Determines if the website was active during the crawling. The website is considered to be active if it:

  • Responds within 20 seconds timeout (Connection timeout - 10s, Response read timeout - 10s)
  • Responds with 200 HTTP code
  • Sends Content-Type header which is either text/html or text/plain
categories

The list of possible website's categories. Get all possible categories here.

categories[0].tier1

The top level category object.

The Website Categorization API performs classification based on the IAB Content Taxonomy 2.2.

Initially, IAB taxonomy used up to 4 tiers for some categories. However, the lower-level categories are too narrow, so we combined the lower-level tiers and shrunk the taxonomy to 2 levels for better accuracy and readability. All the original IDs are kept without changes, so you can restore the full path from IAB files if necessary.

  • Tier 1: reflects the top-level category of the content. Usually, such categories are too broad and point only to a general content topic.
  • Tier 2: reflects IAB's tiers 2, 3, and 4. Such categories are narrower and describe content more specifically.
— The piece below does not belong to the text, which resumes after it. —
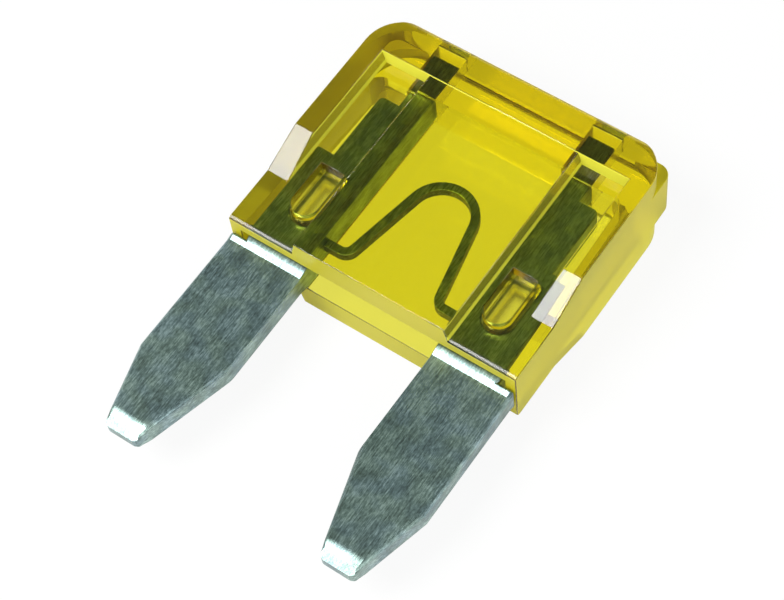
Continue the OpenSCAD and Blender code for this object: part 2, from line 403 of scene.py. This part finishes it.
def camera():
    """Looks down on the fuse from the front right, from above the blades, and tilts to the left."""
    view = bpy.data.cameras.new("camera")
    view.sensor_width = 36.0
    view.lens = 103.51
    view.clip_start = 1 * MM
    holder = bpy.data.objects.new("camera", view)
    place = Vector((23.861, -25.969, 61.988)) * MM
    aim = Vector((0.2186, 0.0652, 1.8)) * MM
    tilt = math.radians(-8.571)
    turn = (place - aim).to_track_quat("Z", "Y").to_matrix() @ Matrix.Rotation(tilt, 3, "Z")
    holder.matrix_world = Matrix.Translation(place) @ turn.to_4x4()
    bpy.context.scene.collection.objects.link(holder)
    bpy.context.scene.camera = holder


camera()
table()
moulded_housing = eased_copy(
    "housing", "moulded_housing",
    clear_yellow_plastic("polished_yellow_polycarbonate", 0.03, 0.06), HOUSING_EASE, 3
)
finish_housing(
    moulded_housing,
    clear_yellow_plastic("satin_yellow_polycarbonate", 0.20, 0.30),
    clear_yellow_plastic(
        "matt_yellow_polycarbonate", 0.40, 0.50, clear=0.30, skin=WALL_SKIN
    ),
    clear_yellow_plastic(
        "frosted_yellow_polycarbonate", 0.35, 0.45, sheen=0.06, clear=0.52, skin=FLANK_SKIN
    ),
    clear_yellow_plastic(
        "matt_footed_polycarbonate", 0.12, 0.20, clear=0.30, skin=WALL_SKIN, wall=0.8
    )
)
# The green-blue cast of these shades is partly the zinc's own tone and partly painted reflection of a
# greenish room.
rolled_shades = [(0.135, 0.178, 0.172), (0.24, 0.325, 0.315), (0.46, 0.58, 0.57)]
# Dark shades for the link's cut edges: a dull cut finish, darkened further with painted shade.
dull_and_painted_shade_shades = [(0.03, 0.035, 0.03), (0.07, 0.08, 0.07), (0.20, 0.22, 0.20)]
stamped_element = eased_copy(
    "fuse_element", "stamped_element",
    stamped_zinc("rolled_zinc", rolled_shades), BLADE_EASE, 4, blade_ease
)
finish_sheared_edges_painted_dark(stamped_element, stamped_zinc("sheared_zinc_with_painted_shade", dull_and_painted_shade_shades))

softbox("key", (-0.36, -0.42, 0.83), 0.12, (0.060, 0.062), 0.135)
softbox("fill", (0.62, -0.62, 0.48), 0.15, (0.2, 0.2), 0.19)
room_light(overhead=(0.13, 0.165, 0.13), horizon=0.75, zenith=(0.34, 0.38, 0.38))

bpy.context.scene.view_settings.view_transform = "Standard"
Usually, the Website Categorization API returns multiple categories sorted by the relevance in descending order. Without the "minConfidence" parameter, the API returns all the categories having a relevance greater than 0.5. All the results are sorted by their relevance in descending order. The relevance is calculated as the maximum of both tiers' probabilities. For example, if Tier 1's probability is 0.90 and Tier 2's is 0.99, the overall relevance of the set will be 0.99. And vice versa, if Tier 1 is 0.98 and Tier 2's is 0.8, the final probability is 0.98.

categories[0].tier2
The 2nd level category object (if present).
categories[0].tier1.id
The unique category identifier.
categories[0].tier1.confidence
The probability of how the category may be relevant for the website.
categories[0].tier1.name
The readable name of the category.